Each business is different. However, I am sure our findings can help our clients to form their own compass for the era of digital transformation – and substantially push their revenues, profits and return on investment while they pivot to the new digital world.

Conceiving a vision does not necessarily mean to arrive at gung-ho, domineering catch phrases to leap forward into the dark at any cost. A corporate vision can also be framed in a rather modest statement of belief, as many good examples show.

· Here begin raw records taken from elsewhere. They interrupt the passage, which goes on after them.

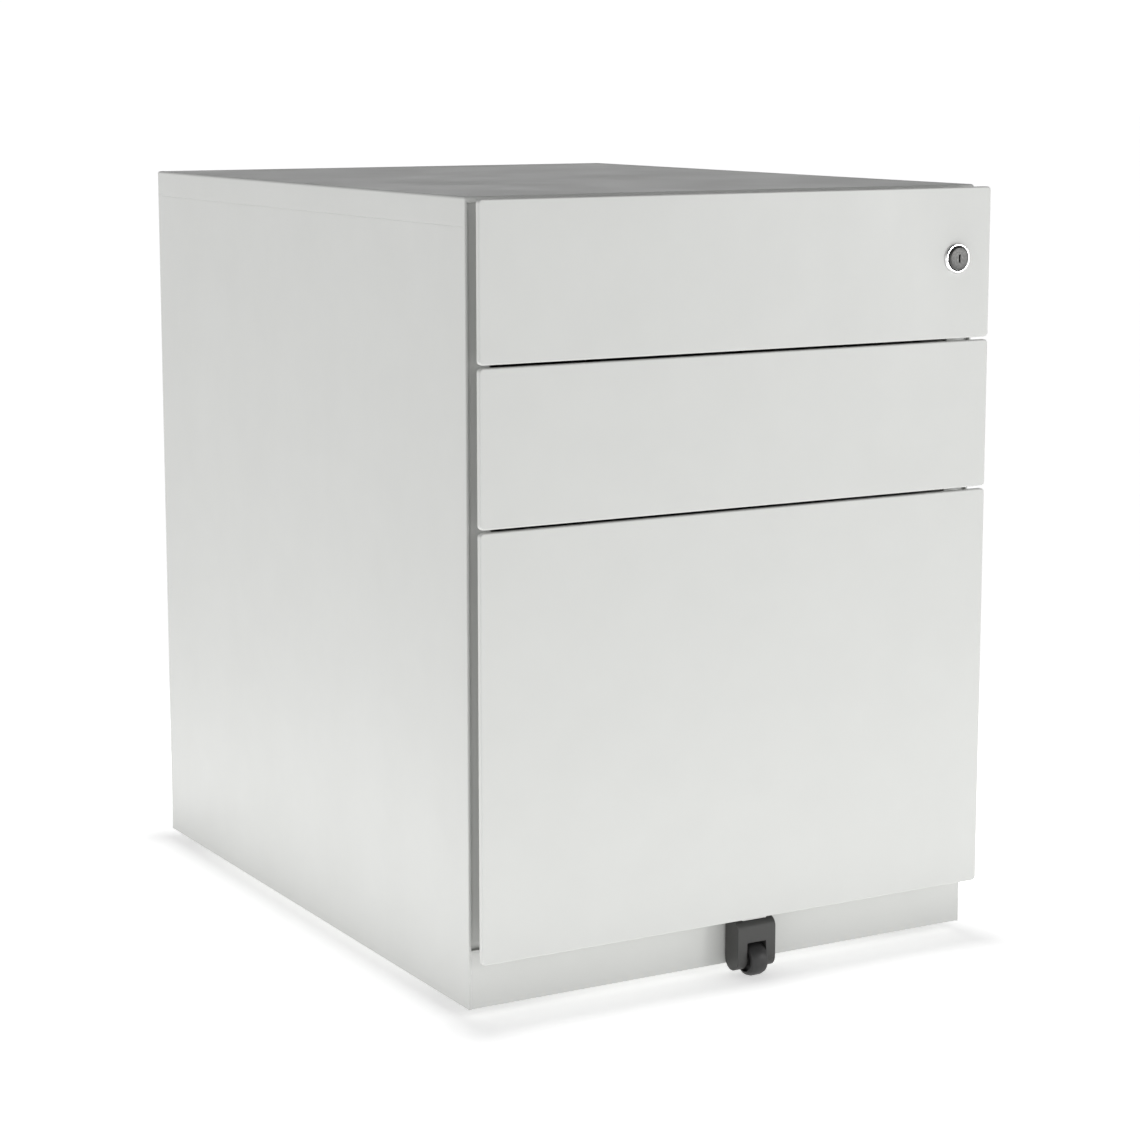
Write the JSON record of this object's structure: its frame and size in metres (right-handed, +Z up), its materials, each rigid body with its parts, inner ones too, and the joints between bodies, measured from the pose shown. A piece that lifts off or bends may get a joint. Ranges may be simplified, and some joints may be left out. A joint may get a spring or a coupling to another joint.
{
  "type": "mobile steel pedestal with two stationery drawers and a filing drawer",
  "caption": "Under-desk steel pedestal on castors: shallow drawers over a deep filing drawer, slab fronts with finger gaps at the sides, cam lock at top right.",
  "frame": {"origin": "on the floor, at the middle of the overall box in X and Y", "axes": "+Z up, drawer fronts face -Y, +X to the right seen from the front"},
  "size_m": [0.42, 0.5702, 0.565],
  "materials": {
    "case_paint": "satin textured powder coat",
    "front_paint": "satin textured powder coat",
    "drawer_paint": "satin powder coat",
    "zinc_steel": "bright zinc plate",
    "ball_cage": "pressed steel strip with polished balls",
    "axle_steel": "turned steel",
    "lock_chrome": "polished",
    "lock_core": "satin dark plate",
    "guide_plastic": "natural nylon",
    "wheel_plastic": "moulded, fine sparked texture",
    "castor_plastic": "moulded, fine sparked texture"
  },
  "bodies": {
    "case": {"top_panel": "case_paint", "side_panel_left": "case_paint", "side_panel_right": "case_paint", "back_panel": "case_paint", "base_plate": "case_paint", "plinth": "case_paint", "front_uprights": "case_paint", "rear_uprights": "case_paint", "top_slide_outer": "zinc_steel", "middle_slide_outer": "zinc_steel", "file_slide_outer": "zinc_steel", "slide_rivets": "zinc_steel", "lock_bar_guides": "guide_plastic", "castor_stems": "axle_steel"},
    "top_drawer": {"top_front_panel": "front_paint", "top_front_spacer": "drawer_paint", "top_drawer_sides": "drawer_paint", "top_end_walls": "drawer_paint", "top_drawer_bottom": "drawer_paint", "top_slide_inner": "zinc_steel", "lock_housing": "zinc_steel", "lock_bezel": "lock_chrome", "lock_nut": "zinc_steel"},
    "middle_drawer": {"middle_front_panel": "front_paint", "middle_front_spacer": "drawer_paint", "middle_drawer_sides": "drawer_paint", "middle_end_walls": "drawer_paint", "middle_drawer_bottom": "drawer_paint", "middle_slide_inner": "zinc_steel"},
    "file_drawer": {"file_front_panel": "front_paint", "file_front_spacer": "drawer_paint", "file_drawer_sides": "drawer_paint", "file_end_walls": "drawer_paint", "file_drawer_bottom": "drawer_paint", "file_slide_inner": "zinc_steel", "file_rails": "zinc_steel", "anti_tilt_housing": "castor_plastic", "anti_tilt_axle": "axle_steel", "anti_tilt_bracket": "drawer_paint"},
    "top_cages": {"top_ball_cages": "ball_cage"},
    "middle_cages": {"middle_ball_cages": "ball_cage"},
    "file_outer_cages": {"file_outer_ball_cages": "ball_cage"},
    "file_inner_cages": {"file_inner_ball_cages": "ball_cage"},
    "file_middle_rails": {"file_slide_middle": "zinc_steel"},
    "lock_core": {"lock_barrel": "lock_core", "lock_cam": "zinc_steel"},
    "locking_bar": {"lock_bar": "zinc_steel"},
    "anti_tilt_roller": {"anti_tilt_wheel": "wheel_plastic"},
    "castor_front_left": {"castor_front_left_housing": "castor_plastic", "castor_front_left_axle": "axle_steel"},
    "castor_front_left_roller": {"castor_front_left_wheels": "wheel_plastic"},
    "castor_front_right": {"castor_front_right_housing": "castor_plastic", "castor_front_right_axle": "axle_steel"},
    "castor_front_right_roller": {"castor_front_right_wheels": "wheel_plastic"},
    "castor_rear_left": {"castor_rear_left_housing": "castor_plastic", "castor_rear_left_axle": "axle_steel"},
    "castor_rear_left_roller": {"castor_rear_left_wheels": "wheel_plastic"},
    "castor_rear_right": {"castor_rear_right_housing": "castor_plastic", "castor_rear_right_axle": "axle_steel"},
    "castor_rear_right_roller": {"castor_rear_right_wheels": "wheel_plastic"}
  },
  "joints": [
    {"name": "top_drawer_slide", "type": "slide", "parent": "case", "child": "top_drawer", "axis": [0, -1, 0], "range_m": [0, 0.375]},
    {"name": "middle_drawer_slide", "type": "slide", "parent": "case", "child": "middle_drawer", "axis": [0, -1, 0], "range_m": [0, 0.375]},
    {"name": "file_drawer_slide", "type": "slide", "parent": "case", "child": "file_drawer", "axis": [0, -1, 0], "range_m": [0, 0.48]},
    {"name": "top_cages_slide", "type": "slide", "parent": "case", "child": "top_cages", "axis": [0, -1, 0], "range_m": [0, 0.1875]},
    {"name": "middle_cages_slide", "type": "slide", "parent": "case", "child": "middle_cages", "axis": [0, -1, 0], "range_m": [0, 0.1875]},
    {"name": "file_middle_rails_slide", "type": "slide", "parent": "case", "child": "file_middle_rails", "axis": [0, -1, 0], "range_m": [0, 0.24]},
    {"name": "file_outer_cages_slide", "type": "slide", "parent": "case", "child": "file_outer_cages", "axis": [0, -1, 0], "range_m": [0, 0.12]},
    {"name": "file_inner_cages_slide", "type": "slide", "parent": "case", "child": "file_inner_cages", "axis": [0, -1, 0], "range_m": [0, 0.36]},
    {"name": "lock_turn", "type": "hinge", "parent": "top_drawer", "child": "lock_core", "pos_m": [0.18, -0.27985, 0.513], "axis": [0, 1, 0], "range_deg": [0, 90]},
    {"name": "locking_bar_slide", "type": "slide", "parent": "case", "child": "locking_bar", "axis": [0, 0, -1], "range_m": [0, 0.01]},
    {"name": "castor_front_left_swivel", "type": "hinge", "parent": "case", "child": "castor_front_left", "pos_m": [-0.165, -0.21485, 0.044], "axis": [0, 0, 1], "continuous": true},
    {"name": "castor_front_left_roll", "type": "hinge", "parent": "castor_front_left", "child": "castor_front_left_roller", "pos_m": [-0.165, -0.20285, 0.018], "axis": [1, 0, 0], "continuous": true},
    {"name": "castor_front_right_swivel", "type": "hinge", "parent": "case", "child": "castor_front_right", "pos_m": [0.165, -0.21485, 0.044], "axis": [0, 0, 1], "continuous": true},
    {"name": "castor_front_right_roll", "type": "hinge", "parent": "castor_front_right", "child": "castor_front_right_roller", "pos_m": [0.165, -0.20285, 0.018], "axis": [1, 0, 0], "continuous": true},
    {"name": "castor_rear_left_swivel", "type": "hinge", "parent": "case", "child": "castor_rear_left", "pos_m": [-0.165, 0.24015, 0.044], "axis": [0, 0, 1], "continuous": true},
    {"name": "castor_rear_left_roll", "type": "hinge", "parent": "castor_rear_left", "child": "castor_rear_left_roller", "pos_m": [-0.165, 0.25215, 0.018], "axis": [1, 0, 0], "continuous": true},
    {"name": "castor_rear_right_swivel", "type": "hinge", "parent": "case", "child": "castor_rear_right", "pos_m": [0.165, 0.24015, 0.044], "axis": [0, 0, 1], "continuous": true},
    {"name": "castor_rear_right_roll", "type": "hinge", "parent": "castor_rear_right", "child": "castor_rear_right_roller", "pos_m": [0.165, 0.25215, 0.018], "axis": [1, 0, 0], "continuous": true},
    {"name": "anti_tilt_roll", "type": "hinge", "parent": "file_drawer", "child": "anti_tilt_roller", "pos_m": [0.014, -0.27285, 0.0133], "axis": [1, 0, 0], "continuous": true}
  ],
  "couplings": [
    {"joint": "top_cages_slide", "follows": "top_drawer_slide", "ratio": 0.5},
    {"joint": "middle_cages_slide", "follows": "middle_drawer_slide", "ratio": 0.5},
    {"joint": "file_middle_rails_slide", "follows": "file_drawer_slide", "ratio": 0.5},
    {"joint": "file_outer_cages_slide", "follows": "file_drawer_slide", "ratio": 0.25},
    {"joint": "file_inner_cages_slide", "follows": "file_drawer_slide", "ratio": 0.75},
    {"joint": "lock_turn", "follows": "locking_bar_slide", "rad_per_m": 157.07}
  ]
}
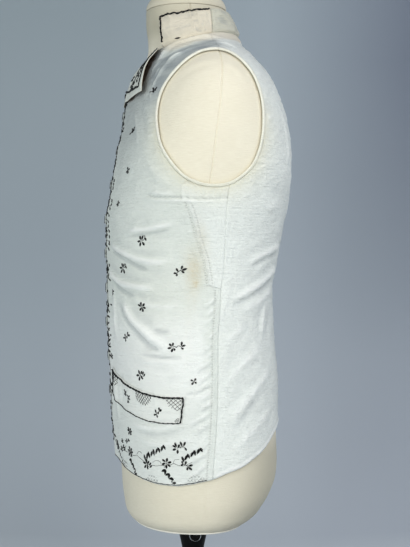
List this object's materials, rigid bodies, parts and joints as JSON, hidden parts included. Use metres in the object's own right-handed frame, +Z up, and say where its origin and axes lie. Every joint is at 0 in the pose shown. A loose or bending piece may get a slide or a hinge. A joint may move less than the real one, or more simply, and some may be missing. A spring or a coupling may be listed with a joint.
{
  "type": "embroidered waistcoat on a limbless dress form",
  "caption": "Sleeveless embroidered waistcoat with stand collar, small revers and pocket welts, buttoned over a limbless dress form on a short round-based stand.",
  "frame": {"origin": "centre of the flat underside of the stand's round base", "axes": "+Z up, the waistcoat faces -Y, the wearer's left side is +X"},
  "size_m": [0.3458, 0.3, 0.893],
  "materials": {
    "cloth": "plain white cotton, fine horizontal ribs, matt",
    "embroidered_cloth": "plain white cotton worked with small black sprigs, matt",
    "form_cover": "smooth cream jersey cover, matt",
    "black_plastic": "satin black",
    "chrome": "bright chrome"
  },
  "bodies": {
    "root": {"back_left": "cloth", "back_right": "cloth", "binding_left": "cloth", "binding_right": "cloth", "button_1": "embroidered_cloth", "button_2": "embroidered_cloth", "button_3": "embroidered_cloth", "button_4": "embroidered_cloth", "button_5": "embroidered_cloth", "button_6": "embroidered_cloth", "button_7": "embroidered_cloth", "button_8": "embroidered_cloth", "button_9": "embroidered_cloth", "collar_back": "cloth", "collar_front_left": "embroidered_cloth", "collar_front_right": "embroidered_cloth", "form_body": "form_cover", "form_cap": "form_cover", "front_left": "embroidered_cloth", "front_right": "embroidered_cloth", "revers_left": "embroidered_cloth", "revers_right": "embroidered_cloth", "stand_foot": "black_plastic", "stand_knob": "chrome", "stand_socket": "black_plastic", "underarm_left": "cloth", "underarm_right": "cloth", "welt_left": "embroidered_cloth", "welt_right": "embroidered_cloth"}
  },
  "joints": []
}
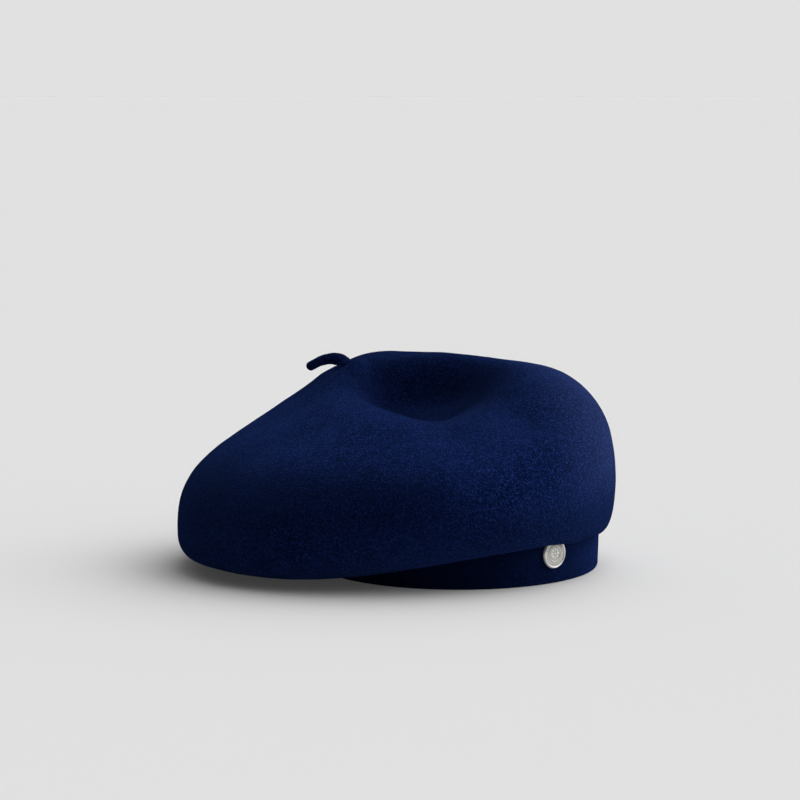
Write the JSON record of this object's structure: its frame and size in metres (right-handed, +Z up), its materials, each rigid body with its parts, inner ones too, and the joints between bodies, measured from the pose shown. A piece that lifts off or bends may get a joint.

When Satya Nadella took over as CEO of Microsoft, he conducted a root-and-branch revamp of the tech giant’s strategy vision. It unlocked plenty of enthusiasm as it took staff, clients and shareholders into a realistic future for the company. It told (and still tells) people that running data centers and cloud servers to empower businesses and people of all kind, is considered much more aspirational than being a top-three smartphone maker or search engine operator. Some analysts framed this as “boring but profitable”. Still it helped to catapult Microsoft to a market cap of one-trillion-dollar as one of the most valuable businesses around.

Nadella recalls the moment right after he had circulated the new vision as follows: “Employees responded immediately. In just the first twenty-four hours I heard from hundreds of employees in every part of the company and in every part of the world. They said the language of empowering everyone on the planet to achieve, more inspired them personally, and they saw how it applied to their daily work, whether they were a coder, designer, marketer, or customer-support technician.”

It is not only insightful but also moving to realize what kind of positive emotion and profitable business momentum a powerful purpose-sponsoring vision is able to set free in people.  Let’s hope that in the future, having a vision of empowering people is viewed as just as obvious as a vision of using an assembly line to build cars.